Chancellor George Osborne has said the govenment will double the public housing budget to £2bn a year. The government will introduce a number of policies to help people on to the housing ladder. The government also confirmed their aim to deliver 400,000 affordable homes this parliament.
At the Summer Budget it was announced that three million new apprenticeships will be created by 2020, funded by a levy on large employers. An apprenticeship levy will come into effect in April 2017, at a rate of 0.5% of an employer’s pay bill. A £15,000 allowance for employers will mean that the levy will only be paid on employers’ pay bills over £3 million. Less than 2% of UK employers will pay the levy but how this will impact on the CITB is not clear.
Dr Diana Montgomery, chief executive of the Construction Products Association, said: “Some in our industry will be pleased to hear the Chancellor clarify its ambitions for the Apprenticeship Levy. Today we learned that it will be paid on payrolls in excess of £3 million. The Chancellor suggests that this means less than two percent of UK employers will pay it; however, we estimate the Levy may affect manufacturers with as few as 100 employees. We appreciate the establishment of a new employer-led body to set apprenticeship standards and ensure quality, not quantity. This body needs to include manufacturers and distribution representatives of the construction supply chain. The critical focus must be on a ‘light-touch’ approach that delivers the right skills.”

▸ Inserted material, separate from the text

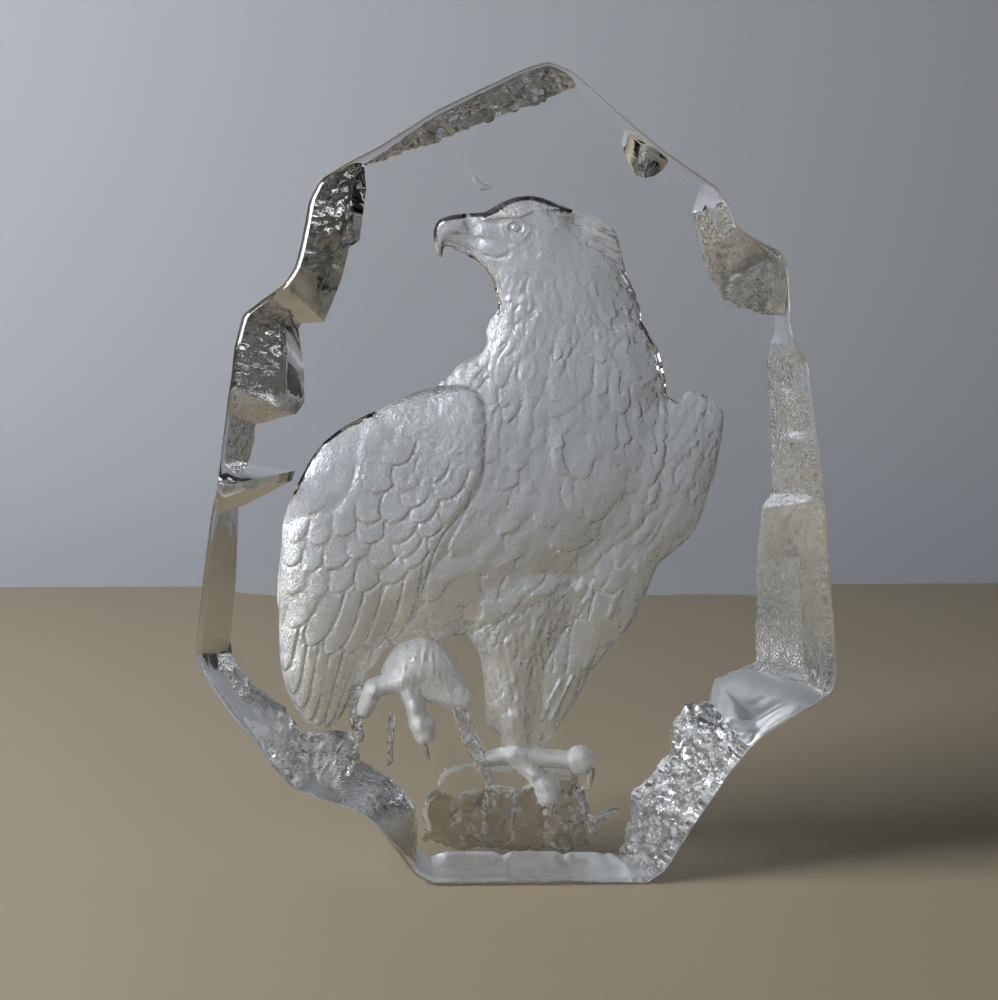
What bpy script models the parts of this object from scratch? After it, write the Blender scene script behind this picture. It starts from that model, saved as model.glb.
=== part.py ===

Steve Perkins, director of urban development at Turner & Townsend, said: “As demand from developers increases, the shortage of skilled workers is likely to drive up construction costs, and stretch planning authorities – already pared back by local government austerity – to the limit.”
Jeremy Blackburn, Head of Policy, RICS said: “Today the Chancellor argued that ‘We Are the Builders’. However, the construction skills shortage is now at the highest levels seen in the past 20 years. During the recession an estimated 400,000 people left construction – one of the highest rates of redundancy across any sector, but worse is yet to come as we are expecting a ‘knowledge cliff’ when those left in the workforce eventually retire. There are serious questions around how we continue to build to meet the 400,000 new houses announced today with the infrastructure that will get Britain moving.”
Melanie Leech, chief executive of the British Property Federation, said: “Government must understand that new homes must be built in locations with good transport links, social infrastructure such as hospitals and schools, and leisure and employment facilities. Noone wants to live in a new house built in the middle of nowhere, with no shops, jobs or community facilities nearby. Great places are also those which have a variety of housing types to suit different demographics, and the Build to Rent sector must not be pushed aside in blind pursuit of making us a nation of homeowners.”